Aqueous ozone exposure inhibits sporulation in the Cyclospora cayetanensis surrogate Eimeria acervulina

Authors: BAUMANN, AARON - University Of Tennessee; MYERS, ADDISON - University Of Tennessee; KHAJEH-KAZEROONI, NILOOFAR - University Of Tennessee; Rosenthal, Benjamin; Jenkins, Mark; Obrien, Celia; FULLER, LORRAINE - University Of Georgia; ZHONG, QIXING - University Of Tennessee; MORGAN, MARK - University Of Tennessee; LENAGHAN, SCOTT - University Of Tennessee

Submitted to: Journal of Food Protection
Publication Type: Peer Reviewed Journal
Publication Acceptance Date: 3/5/2024
Publication Date: 3/8/2024
Citation: Baumann, A.A., Myers, A.K., Khajeh-Kazerooni, N., Rosenthal, B.M., Jenkins, M.C., Obrien, C.N., Fuller, L., Zhong, Q., Morgan, M., Lenaghan, S.C. 2024. Aqueous ozone exposure inhibits sporulation in the Cyclospora cayetanensis surrogate Eimeria acervulina. Journal of Food Protection. 87(5): Article e10026. https://doi.org/10.1016/j.jfp.2024.100260.
DOI: https://doi.org/10.1016/j.jfp.2024.100260

Interpretive Summary: Produce safety is compromised by contamination with Cyclospora cayetanensis, a cause of enteric disease. Enhancing produce safety by preventing or delaying parasite maturation to its infectious state would benefit consumers and produce growers. Because it is difficult to source (and impossible to grow in the lab) these parasites, few interventions have so far been attempted. Therefore, a USDA research team partnered with academic colleagues to study the responses of related parasites (Eimeria of chickens) to one such intervention: ozonated water. They discovered that the parasites respond in a dose-dependent way to ozonated water, which proved capable of reducing parasite maturation by over 90%, especially when the ozone was stabilized by addition of citric acid. These data herald a promising new approach to managing a harmful produce pathogen and will interest produce growers and packers, grocers, food safety professionals, and parasitologists.

Technical Abstract: Ozone is a potent disinfecting agent used to treat potable water and wastewater, effectively clearing protozoa such as Giardia and Cryptosporidium spp. It is unclear whether ozone treatment of water or fresh produce can reduce the spread of the emerging parasite Cyclospora cayetanensis, which causes cyclosporiasis in humans. Obtaining viable C. cayetanensis oocysts to evaluate inactivation methods is challenging because we lack the means to propagate them in vitro, because of delays in case reporting, and because health departments typically add inactivating fixatives to clinical specimens. Research in various surrogate organisms has sought to bolster understanding of the biology of C. cayetanensis.
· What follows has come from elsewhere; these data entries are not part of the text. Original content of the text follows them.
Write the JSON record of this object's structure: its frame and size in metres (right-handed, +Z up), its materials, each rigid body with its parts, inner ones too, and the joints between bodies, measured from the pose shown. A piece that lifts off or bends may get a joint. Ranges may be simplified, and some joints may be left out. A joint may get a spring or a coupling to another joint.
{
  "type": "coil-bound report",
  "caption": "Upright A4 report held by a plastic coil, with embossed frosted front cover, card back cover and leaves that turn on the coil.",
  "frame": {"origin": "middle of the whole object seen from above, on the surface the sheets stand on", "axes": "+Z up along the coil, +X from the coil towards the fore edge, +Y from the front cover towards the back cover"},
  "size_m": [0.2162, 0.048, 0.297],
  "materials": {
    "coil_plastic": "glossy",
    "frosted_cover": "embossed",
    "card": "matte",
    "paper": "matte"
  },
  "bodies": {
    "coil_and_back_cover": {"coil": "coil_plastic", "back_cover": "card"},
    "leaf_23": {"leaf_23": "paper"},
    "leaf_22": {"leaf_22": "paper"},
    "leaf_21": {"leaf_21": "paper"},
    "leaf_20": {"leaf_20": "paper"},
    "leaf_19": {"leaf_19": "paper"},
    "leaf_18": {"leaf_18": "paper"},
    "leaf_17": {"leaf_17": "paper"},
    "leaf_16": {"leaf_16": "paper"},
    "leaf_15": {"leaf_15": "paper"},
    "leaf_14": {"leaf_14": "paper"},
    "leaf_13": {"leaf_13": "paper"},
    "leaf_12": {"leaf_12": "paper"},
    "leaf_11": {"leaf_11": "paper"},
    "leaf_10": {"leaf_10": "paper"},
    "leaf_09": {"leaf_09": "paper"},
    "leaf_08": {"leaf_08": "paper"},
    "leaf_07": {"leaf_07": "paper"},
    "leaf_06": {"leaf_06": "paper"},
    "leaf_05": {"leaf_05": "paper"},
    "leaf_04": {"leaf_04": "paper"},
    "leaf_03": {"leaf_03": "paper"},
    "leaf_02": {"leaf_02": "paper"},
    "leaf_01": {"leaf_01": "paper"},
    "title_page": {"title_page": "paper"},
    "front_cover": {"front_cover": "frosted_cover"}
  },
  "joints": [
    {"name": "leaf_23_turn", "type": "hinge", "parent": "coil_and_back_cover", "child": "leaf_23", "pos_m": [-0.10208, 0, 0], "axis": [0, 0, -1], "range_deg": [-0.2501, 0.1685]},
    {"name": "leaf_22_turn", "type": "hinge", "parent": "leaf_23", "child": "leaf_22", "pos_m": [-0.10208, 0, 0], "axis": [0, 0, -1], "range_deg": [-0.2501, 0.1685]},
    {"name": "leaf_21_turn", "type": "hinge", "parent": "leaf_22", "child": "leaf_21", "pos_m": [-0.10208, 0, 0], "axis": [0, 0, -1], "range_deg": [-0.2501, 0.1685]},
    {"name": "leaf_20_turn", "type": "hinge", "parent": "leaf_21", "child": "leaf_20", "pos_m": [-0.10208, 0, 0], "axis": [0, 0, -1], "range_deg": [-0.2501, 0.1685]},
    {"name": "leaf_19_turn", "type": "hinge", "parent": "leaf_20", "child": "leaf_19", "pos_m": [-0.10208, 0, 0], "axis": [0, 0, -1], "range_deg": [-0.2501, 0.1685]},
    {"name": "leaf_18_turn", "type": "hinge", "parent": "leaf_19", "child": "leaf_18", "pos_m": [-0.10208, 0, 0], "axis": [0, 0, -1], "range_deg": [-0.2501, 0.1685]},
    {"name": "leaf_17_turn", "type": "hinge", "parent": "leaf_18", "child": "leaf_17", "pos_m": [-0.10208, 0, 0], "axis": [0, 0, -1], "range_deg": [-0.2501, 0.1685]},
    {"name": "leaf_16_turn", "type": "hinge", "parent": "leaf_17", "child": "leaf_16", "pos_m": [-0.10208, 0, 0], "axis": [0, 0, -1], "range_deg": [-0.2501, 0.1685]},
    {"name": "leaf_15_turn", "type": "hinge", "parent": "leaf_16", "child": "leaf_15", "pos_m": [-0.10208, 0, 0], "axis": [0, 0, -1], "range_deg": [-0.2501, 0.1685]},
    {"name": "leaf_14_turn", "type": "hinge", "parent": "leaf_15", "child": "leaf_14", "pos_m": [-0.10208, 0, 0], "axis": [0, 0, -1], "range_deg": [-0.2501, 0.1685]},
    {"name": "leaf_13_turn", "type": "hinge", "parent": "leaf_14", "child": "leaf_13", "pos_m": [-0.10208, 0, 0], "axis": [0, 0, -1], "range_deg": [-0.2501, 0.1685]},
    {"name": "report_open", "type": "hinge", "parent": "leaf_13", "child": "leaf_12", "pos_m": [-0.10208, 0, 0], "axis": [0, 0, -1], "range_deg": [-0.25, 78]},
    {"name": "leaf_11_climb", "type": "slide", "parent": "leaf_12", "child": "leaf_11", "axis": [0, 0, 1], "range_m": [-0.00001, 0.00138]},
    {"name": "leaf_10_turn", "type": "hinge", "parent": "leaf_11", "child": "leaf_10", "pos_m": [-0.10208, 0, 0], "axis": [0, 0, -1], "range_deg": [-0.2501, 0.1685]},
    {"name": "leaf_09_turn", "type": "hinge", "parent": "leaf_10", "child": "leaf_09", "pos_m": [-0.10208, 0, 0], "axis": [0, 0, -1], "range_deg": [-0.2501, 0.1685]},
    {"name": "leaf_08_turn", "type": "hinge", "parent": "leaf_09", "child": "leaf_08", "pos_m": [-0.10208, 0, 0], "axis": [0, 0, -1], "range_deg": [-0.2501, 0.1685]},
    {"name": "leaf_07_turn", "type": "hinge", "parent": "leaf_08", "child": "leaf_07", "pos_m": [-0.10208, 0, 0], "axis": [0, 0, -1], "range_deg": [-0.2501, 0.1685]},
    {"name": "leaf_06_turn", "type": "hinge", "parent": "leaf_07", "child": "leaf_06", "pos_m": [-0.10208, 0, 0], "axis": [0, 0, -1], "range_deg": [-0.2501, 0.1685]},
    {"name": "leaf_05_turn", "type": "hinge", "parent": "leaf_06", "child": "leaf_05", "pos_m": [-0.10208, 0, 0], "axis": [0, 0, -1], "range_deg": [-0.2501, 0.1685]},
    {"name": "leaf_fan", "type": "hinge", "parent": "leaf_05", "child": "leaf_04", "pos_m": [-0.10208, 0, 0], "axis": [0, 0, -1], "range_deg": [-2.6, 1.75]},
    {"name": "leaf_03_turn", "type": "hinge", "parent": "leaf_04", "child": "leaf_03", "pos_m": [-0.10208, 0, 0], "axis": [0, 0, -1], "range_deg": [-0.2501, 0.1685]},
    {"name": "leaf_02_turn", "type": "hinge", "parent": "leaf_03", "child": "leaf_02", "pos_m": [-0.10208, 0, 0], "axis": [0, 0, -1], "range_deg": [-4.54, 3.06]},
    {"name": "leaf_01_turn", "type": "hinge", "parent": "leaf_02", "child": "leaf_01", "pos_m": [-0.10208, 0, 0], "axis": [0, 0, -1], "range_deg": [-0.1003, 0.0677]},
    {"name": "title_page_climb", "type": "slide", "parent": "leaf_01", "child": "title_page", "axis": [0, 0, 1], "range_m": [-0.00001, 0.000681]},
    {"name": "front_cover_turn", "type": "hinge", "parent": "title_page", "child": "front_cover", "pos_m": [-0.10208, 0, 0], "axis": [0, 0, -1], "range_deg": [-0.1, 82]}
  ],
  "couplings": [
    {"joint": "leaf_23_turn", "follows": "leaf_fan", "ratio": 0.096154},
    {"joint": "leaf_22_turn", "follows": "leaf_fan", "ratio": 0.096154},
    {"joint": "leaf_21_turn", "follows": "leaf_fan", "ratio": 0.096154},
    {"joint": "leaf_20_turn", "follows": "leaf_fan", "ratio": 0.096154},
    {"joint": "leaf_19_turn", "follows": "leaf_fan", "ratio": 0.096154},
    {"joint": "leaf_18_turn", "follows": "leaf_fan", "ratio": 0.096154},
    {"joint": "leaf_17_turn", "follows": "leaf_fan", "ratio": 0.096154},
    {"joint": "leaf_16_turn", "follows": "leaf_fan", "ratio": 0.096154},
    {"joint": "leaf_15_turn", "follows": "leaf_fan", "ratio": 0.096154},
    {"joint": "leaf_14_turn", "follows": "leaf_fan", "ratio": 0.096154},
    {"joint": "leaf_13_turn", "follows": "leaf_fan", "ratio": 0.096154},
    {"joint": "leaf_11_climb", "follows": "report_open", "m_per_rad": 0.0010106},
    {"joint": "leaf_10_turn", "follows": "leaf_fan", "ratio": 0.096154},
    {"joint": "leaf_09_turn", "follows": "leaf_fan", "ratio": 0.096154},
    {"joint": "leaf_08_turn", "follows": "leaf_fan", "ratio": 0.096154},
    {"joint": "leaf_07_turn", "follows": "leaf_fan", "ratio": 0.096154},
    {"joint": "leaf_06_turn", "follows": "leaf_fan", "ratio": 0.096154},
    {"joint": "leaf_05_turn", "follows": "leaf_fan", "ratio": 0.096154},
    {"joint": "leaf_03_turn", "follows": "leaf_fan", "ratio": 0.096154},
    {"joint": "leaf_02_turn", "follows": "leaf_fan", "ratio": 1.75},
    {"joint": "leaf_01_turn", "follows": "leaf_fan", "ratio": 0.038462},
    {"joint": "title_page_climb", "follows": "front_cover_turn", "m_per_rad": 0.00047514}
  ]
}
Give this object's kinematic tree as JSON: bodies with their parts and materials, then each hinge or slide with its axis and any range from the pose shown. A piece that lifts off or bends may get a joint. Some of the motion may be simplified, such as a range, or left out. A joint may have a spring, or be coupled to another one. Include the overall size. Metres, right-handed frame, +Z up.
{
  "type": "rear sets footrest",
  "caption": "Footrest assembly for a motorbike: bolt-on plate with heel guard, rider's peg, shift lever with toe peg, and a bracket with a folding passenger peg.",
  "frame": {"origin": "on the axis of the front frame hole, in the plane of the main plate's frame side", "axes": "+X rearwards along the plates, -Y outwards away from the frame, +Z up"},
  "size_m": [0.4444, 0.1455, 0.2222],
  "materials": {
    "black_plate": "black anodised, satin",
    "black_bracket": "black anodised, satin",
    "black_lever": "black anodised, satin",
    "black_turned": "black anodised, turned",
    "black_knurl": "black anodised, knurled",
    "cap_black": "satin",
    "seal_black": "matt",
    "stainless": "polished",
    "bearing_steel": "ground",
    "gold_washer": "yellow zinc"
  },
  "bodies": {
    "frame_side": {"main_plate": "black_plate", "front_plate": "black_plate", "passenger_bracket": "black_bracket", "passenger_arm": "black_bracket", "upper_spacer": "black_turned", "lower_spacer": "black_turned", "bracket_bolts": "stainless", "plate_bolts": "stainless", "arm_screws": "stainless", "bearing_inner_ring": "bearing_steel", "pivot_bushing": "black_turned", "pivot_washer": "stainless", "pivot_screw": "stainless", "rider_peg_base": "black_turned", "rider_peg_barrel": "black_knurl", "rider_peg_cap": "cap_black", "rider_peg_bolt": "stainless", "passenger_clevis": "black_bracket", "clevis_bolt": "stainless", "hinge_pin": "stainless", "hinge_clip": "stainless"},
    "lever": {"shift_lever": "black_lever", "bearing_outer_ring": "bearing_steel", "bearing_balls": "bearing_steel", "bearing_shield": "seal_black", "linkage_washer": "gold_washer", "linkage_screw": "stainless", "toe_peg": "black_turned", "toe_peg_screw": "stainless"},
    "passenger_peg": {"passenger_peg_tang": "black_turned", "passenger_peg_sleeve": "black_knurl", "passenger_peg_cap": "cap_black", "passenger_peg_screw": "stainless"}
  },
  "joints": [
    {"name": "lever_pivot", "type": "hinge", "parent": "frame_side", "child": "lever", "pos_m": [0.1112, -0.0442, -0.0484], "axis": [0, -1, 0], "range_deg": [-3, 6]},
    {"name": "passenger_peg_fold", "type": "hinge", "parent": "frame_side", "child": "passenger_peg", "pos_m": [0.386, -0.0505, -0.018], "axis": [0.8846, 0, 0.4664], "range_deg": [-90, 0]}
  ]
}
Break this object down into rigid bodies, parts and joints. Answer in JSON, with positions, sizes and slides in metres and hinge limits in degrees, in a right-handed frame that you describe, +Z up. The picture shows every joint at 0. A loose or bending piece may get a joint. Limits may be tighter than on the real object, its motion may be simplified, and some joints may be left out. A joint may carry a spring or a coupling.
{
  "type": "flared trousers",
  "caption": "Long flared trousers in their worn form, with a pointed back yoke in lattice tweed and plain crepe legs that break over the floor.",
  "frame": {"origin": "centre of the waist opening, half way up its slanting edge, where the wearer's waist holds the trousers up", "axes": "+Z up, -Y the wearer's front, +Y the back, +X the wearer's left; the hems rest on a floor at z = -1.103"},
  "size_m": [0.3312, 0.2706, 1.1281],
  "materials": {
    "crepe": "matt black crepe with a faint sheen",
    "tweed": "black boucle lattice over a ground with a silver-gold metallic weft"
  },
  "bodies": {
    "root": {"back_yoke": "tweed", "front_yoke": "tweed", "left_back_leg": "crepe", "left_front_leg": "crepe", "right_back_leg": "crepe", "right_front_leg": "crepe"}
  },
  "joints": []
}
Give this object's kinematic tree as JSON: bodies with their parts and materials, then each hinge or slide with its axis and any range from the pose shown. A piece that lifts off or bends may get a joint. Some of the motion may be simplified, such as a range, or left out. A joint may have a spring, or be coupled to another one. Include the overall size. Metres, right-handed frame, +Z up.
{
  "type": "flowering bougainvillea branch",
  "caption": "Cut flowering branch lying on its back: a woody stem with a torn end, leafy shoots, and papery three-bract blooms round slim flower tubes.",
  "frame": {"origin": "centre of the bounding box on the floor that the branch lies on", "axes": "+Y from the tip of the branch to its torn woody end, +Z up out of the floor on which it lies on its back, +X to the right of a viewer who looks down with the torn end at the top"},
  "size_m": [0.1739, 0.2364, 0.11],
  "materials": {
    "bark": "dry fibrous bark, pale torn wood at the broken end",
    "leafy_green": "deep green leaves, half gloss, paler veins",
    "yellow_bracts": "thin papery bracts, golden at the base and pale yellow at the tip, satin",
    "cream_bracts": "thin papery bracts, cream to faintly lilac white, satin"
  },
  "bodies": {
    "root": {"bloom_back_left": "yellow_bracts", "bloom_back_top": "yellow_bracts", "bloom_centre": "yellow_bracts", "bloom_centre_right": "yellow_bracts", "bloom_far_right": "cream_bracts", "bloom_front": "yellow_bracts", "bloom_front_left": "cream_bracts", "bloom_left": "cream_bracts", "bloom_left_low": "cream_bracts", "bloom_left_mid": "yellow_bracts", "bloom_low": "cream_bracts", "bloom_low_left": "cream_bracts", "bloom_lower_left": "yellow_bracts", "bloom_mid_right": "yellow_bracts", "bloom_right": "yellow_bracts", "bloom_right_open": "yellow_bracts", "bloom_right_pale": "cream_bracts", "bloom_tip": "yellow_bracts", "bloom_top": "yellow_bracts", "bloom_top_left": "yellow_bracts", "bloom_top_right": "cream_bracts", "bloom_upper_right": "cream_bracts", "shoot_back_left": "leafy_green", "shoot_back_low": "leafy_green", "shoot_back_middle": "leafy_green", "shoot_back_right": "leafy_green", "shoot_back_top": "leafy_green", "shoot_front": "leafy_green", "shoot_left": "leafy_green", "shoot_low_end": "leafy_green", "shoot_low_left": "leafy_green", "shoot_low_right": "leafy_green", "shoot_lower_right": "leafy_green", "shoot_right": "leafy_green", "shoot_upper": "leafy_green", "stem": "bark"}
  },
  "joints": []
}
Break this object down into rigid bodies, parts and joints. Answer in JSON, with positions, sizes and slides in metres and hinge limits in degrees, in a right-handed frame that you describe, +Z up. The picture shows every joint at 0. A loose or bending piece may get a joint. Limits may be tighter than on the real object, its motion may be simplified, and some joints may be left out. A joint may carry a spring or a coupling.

Among these surrogates is the poultry parasite Eimeria acervulina, a closely related and easily cultured parasite of economic significance. We used this surrogate to evaluate the consequences of ozone treatment, using the sporulation state as an indicator of infectious potential. Treating with ozonated water acidified with citric acid reduced sporulation ability in a dose-dependent manner; treatment with up to 4.93 mg/L initial concentration of ozone resulted in a 93% inactivation of sporulation by 7 days posttreatment. This developmental arrest was accompanied by transcriptional changes in genes involved in regulating the response to reactive oxygen species (ROS) in a time course that is consistent with the production of oxygen free radicals. This study shows that ozone is highly effective in preventing sporulation of E. acervulina, a model coccidian used as a surrogate for Cyclospora. Furthermore, ozone exposure induced molecular responses to general oxidative stress, documented with several well-characterized antioxidant enzymes.